Final Verdict: This is a close one, and could go not only to either team, but by just about any margin. Jacksonville winning is the better story, and definitely more in play than most people think, but the Steelers are stacked, evil, and inevitable. The bad guys always win in the second act.
Philadelphia Eagles vs. Atlanta Falcons
The good news for Atlanta: They’ve got the better quarterback by every conceivable metric. They’re way more seasoned and, given Wentz’s injury, more versatile. They absorbed a solid game from Todd Gurley last week and still won, so they’ve got a shot even if they can’t stop Ajayi and Blount.
The bad news for Atlanta: They’re a warm weather dome team playing on the road in a cold outdoor arena full of some of the loudest fans in all of sports. Philly’s defense is more complete than theirs. Atlanta’s pass-rush is good, but Philly’s O-line might be even better.
The good news for Philly: They’ve got a world-class offense at nine out of eleven positions, and passable subs at the other two. Giving Philly fans—who were already nuts—a chance to feel like an underdog is a great way to make sure they go full Rocky. They’ve got the defensive firepower to keep Atlanta from nuking the stadium from orbit.
The bad news for Philly: When Matt Ryan and Julio Jones are both feeling it, the defense almost doesn’t matter. Nick Foles is decent, but still probably the worst starting offensive player on either team. Halapoulivaati Vaitai, their current starting left tackle in the absence of Jason Peters, is lining up against Adrian Clayborn, who’s mostly known for destroying Dallas’ backup left tackle and racking up a ridiculous 6 sacks in the process.
Final Verdict: This could go any way—Foles’ good games are almost as good as Wentz’s, he just has less of them—but Atlanta’s pass rush and linebacking corps are strong enough that I don’t love his odds. Ajayi and Blount are for real, but asking them to carry the entire offense without a credible passing attack is probably a bit much. I’ll take Atlanta for the victory, but with the caveat that I won’t be remotely surprised if the Philly fans will their team to an extra level and fairy tale win.

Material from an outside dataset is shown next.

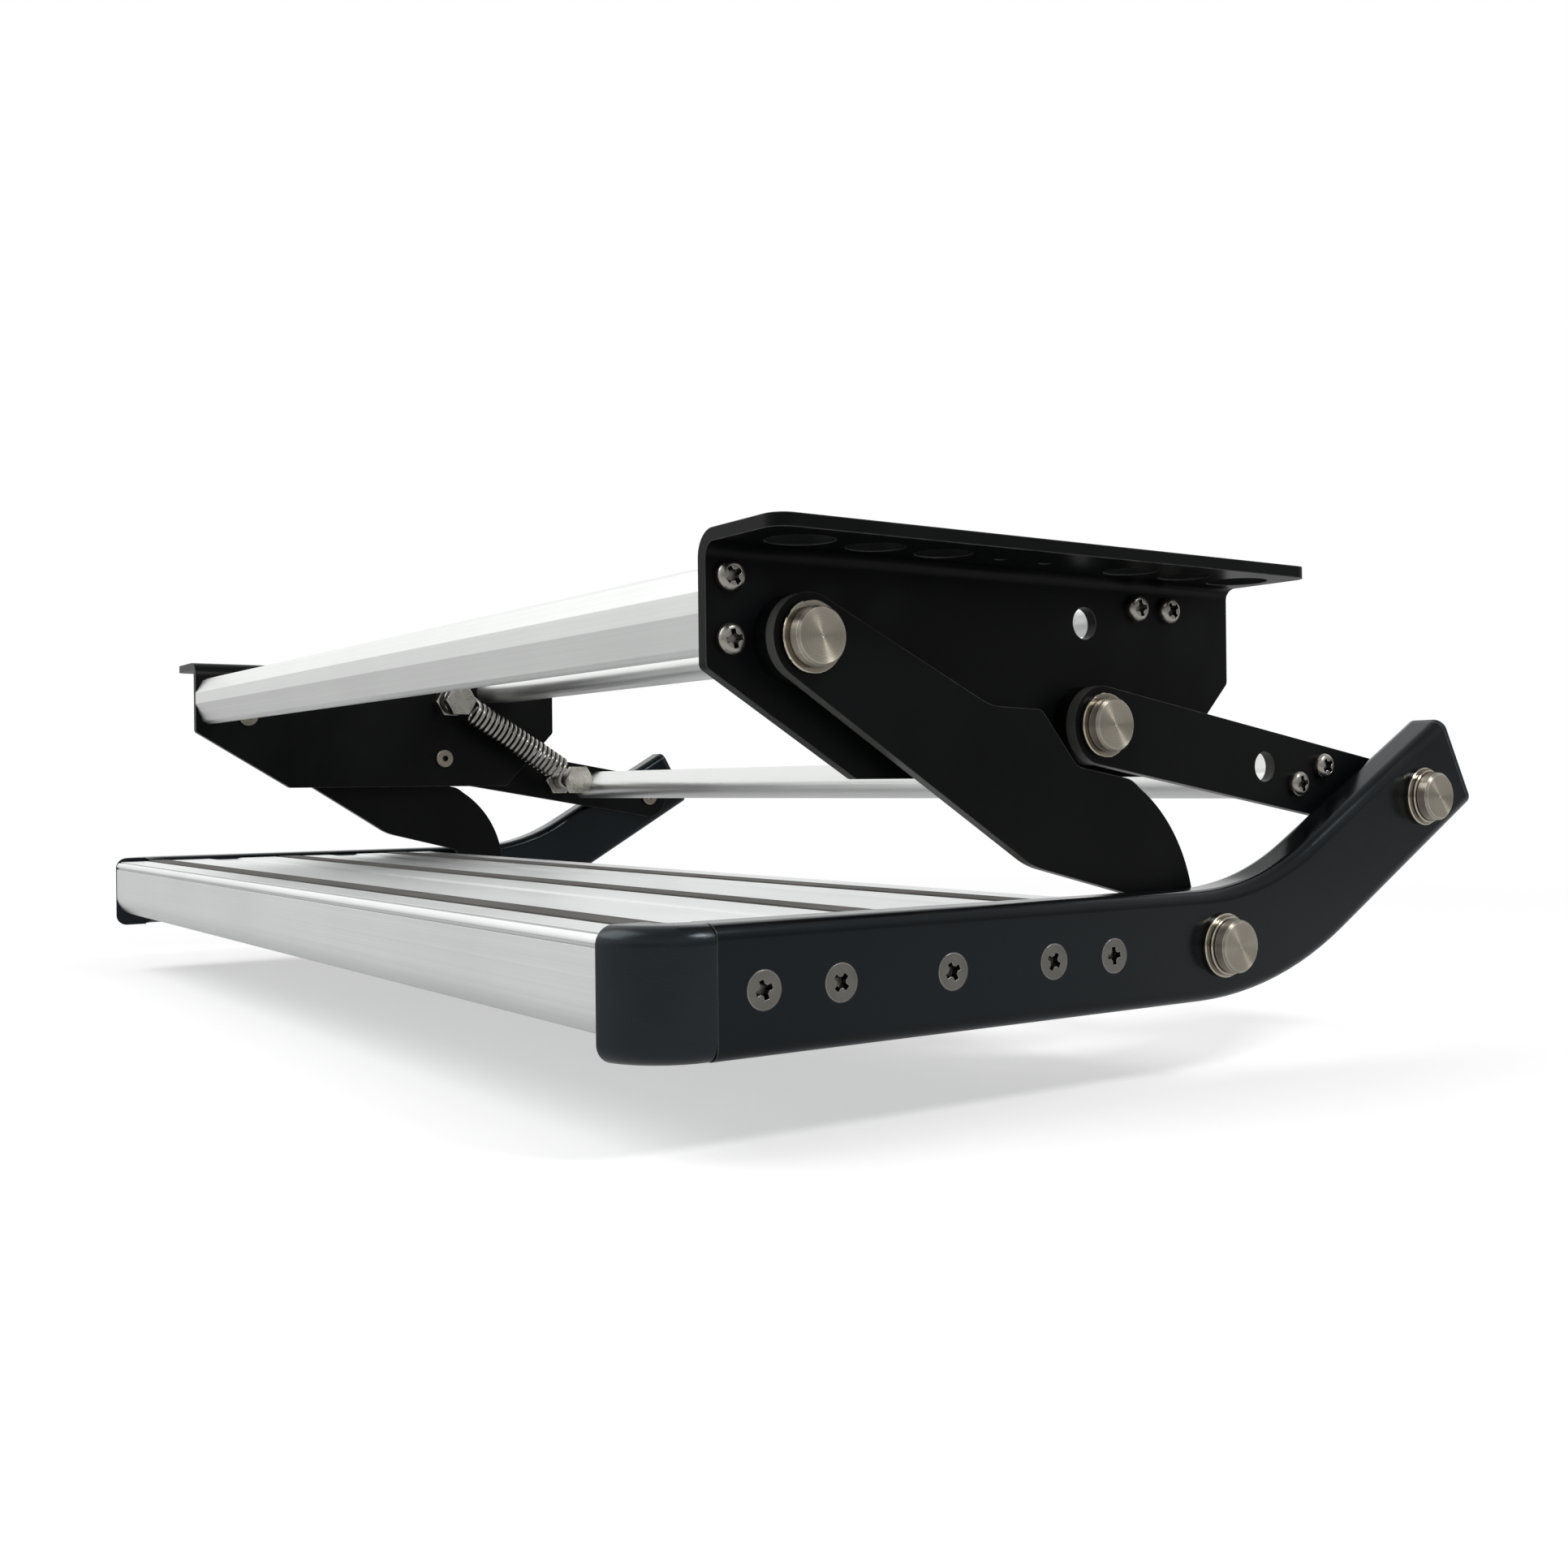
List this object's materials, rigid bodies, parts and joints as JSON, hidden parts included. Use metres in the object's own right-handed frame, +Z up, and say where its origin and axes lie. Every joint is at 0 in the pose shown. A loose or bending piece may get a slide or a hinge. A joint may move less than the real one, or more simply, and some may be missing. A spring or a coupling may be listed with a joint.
{
  "type": "camper entry step",
  "caption": "Fold-out entry step for a camper: two bolted-on brackets, two pairs of links, an over-centre spring and a ribbed tread, shown stowed.",
  "frame": {"origin": "midway between the two brackets, on the top face of their flanges, in the middle of the rows of fixing holes", "axes": "+X across the step to its right, +Y towards the vehicle, +Z up"},
  "size_m": [0.634, 0.3796, 0.15],
  "materials": {
    "black_plate": "satin black powder coat on steel",
    "black_spacer": "black coated steel",
    "silver_extrusion": "silver anodised, satin",
    "tread_extrusion": "silver anodised, fine lengthwise ribs",
    "grip_rubber": "matt dark grey",
    "black_plastic": "moulded, fine grain",
    "turned_steel": "turned and plated",
    "zinc_steel": "dull zinc plating",
    "spring_steel": "bright zinc plating"
  },
  "bodies": {
    "frame": {"right_bracket": "black_plate", "left_bracket": "black_plate", "right_front_pivot_spacer": "black_spacer", "left_front_pivot_spacer": "black_spacer", "right_rear_pivot_spacer": "black_spacer", "left_rear_pivot_spacer": "black_spacer", "front_cross_tube": "silver_extrusion", "rear_cross_bar": "silver_extrusion", "front_tube_screws": "zinc_steel", "rear_bar_screws": "zinc_steel", "front_pivot_pins": "turned_steel", "front_pivot_washers": "turned_steel", "front_pivot_screws": "turned_steel", "rear_pivot_pins": "turned_steel", "rear_pivot_washers": "turned_steel", "rear_pivot_screws": "turned_steel", "upper_spring_bolt": "zinc_steel", "upper_spring_nuts": "zinc_steel"},
    "front_links": {"right_front_link": "black_plate", "left_front_link": "black_plate", "tread_front_pivot_stubs": "turned_steel"},
    "rear_links": {"right_rear_link": "black_plate", "left_rear_link": "black_plate", "lower_cross_bar": "silver_extrusion", "lower_bar_screws": "zinc_steel", "lower_spring_bolt": "zinc_steel", "lower_spring_nuts": "zinc_steel"},
    "step": {"right_side_rail": "black_plate", "left_side_rail": "black_plate", "right_rail_end_cap": "black_plastic", "left_rail_end_cap": "black_plastic", "right_corner_piece": "black_plastic", "left_corner_piece": "black_plastic", "nosing": "tread_extrusion", "front_plank": "tread_extrusion", "front_plank_grip_strip": "grip_rubber", "middle_plank": "tread_extrusion", "middle_plank_grip_strip": "grip_rubber", "rear_plank": "tread_extrusion", "rear_plank_grip_strip": "grip_rubber", "plank_screws": "zinc_steel", "tread_front_pivot_pins": "turned_steel", "tread_front_pivot_washers": "turned_steel", "tread_rear_pivot_pins": "turned_steel", "tread_rear_pivot_washers": "turned_steel", "tread_rear_pivot_screws": "turned_steel"},
    "spring": {"tension_spring": "spring_steel"},
    "spring_lower_end": {"spring_lower_hook": "spring_steel"}
  },
  "joints": [
    {"name": "rear_link_swing", "type": "hinge", "parent": "frame", "child": "rear_links", "pos_m": [0, 0.035, -0.0555], "axis": [1, 0, 0], "range_deg": [-150.73, 0]},
    {"name": "tread_level", "type": "hinge", "parent": "rear_links", "child": "step", "pos_m": [0, 0.1885, -0.0815], "axis": [1, 0, 0], "range_deg": [0, 150.73]},
    {"name": "front_link_swing", "type": "hinge", "parent": "frame", "child": "front_links", "pos_m": [0, -0.0865, -0.031], "axis": [1, 0, 0], "range_deg": [-105.95, 0]},
    {"name": "spring_swing", "type": "hinge", "parent": "frame", "child": "spring", "pos_m": [0, 0.0373, -0.02], "axis": [1, 0, 0], "range_deg": [-110.62, 0]},
    {"name": "spring_stretch", "type": "slide", "parent": "spring", "child": "spring_lower_end", "axis": [0, 0.8532, -0.5216], "range_m": [0, 0.00888], "deforming": ["tension_spring", "spring_lower_hook"]}
  ],
  "couplings": [
    {"joint": "tread_level", "follows": "rear_link_swing", "ratio": -1},
    {"joint": "front_link_swing", "follows": "rear_link_swing", "ratio": 0.7029},
    {"joint": "spring_swing", "follows": "rear_link_swing", "ratio": 0.73387},
    {"joint": "spring_stretch", "follows": "rear_link_swing", "m_per_rad": -0.0033754}
  ]
}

New Orleans Saints vs. Minnesota Vikings
The good news for Minnesota: Home field advantage. World-class secondary may actually be able to contain Drew Brees. Enough receiving threats that Marhson Lattimore can’t single-handedly blow up their passing game.
The bad news for Minnesota: Their two-headed running back isn’t as good as New Orleans’ two-headed running back. World class secondary may actually not be able to contain Drew Brees. That Vikings defense has an intermittent bad habit of letting running backs over-perform, which is death against New Orleans.
The good news for New Orleans: Brees brings more big-game experience to the table than all of Minny’s stars combined. Odds are either Kamara or Ingram will have a big enough game to keep the defense honest. Lattimore should be able to neutralize either Thielen or Diggs as the game flow demands.
The bad news for New Orleans: The Vikings are largely immune to pass-rushing. As good as New Orleans is, they’re still a dome team playing on the road in frigid weather. It doesn’t look like Case Keenum is going to turn back into a pumpkin this season.
Final Verdict: Saints by a hair. They’ve got just enough weapons, and just enough of an experiential edge, that they should be able to pull it out by the skin of their teeth.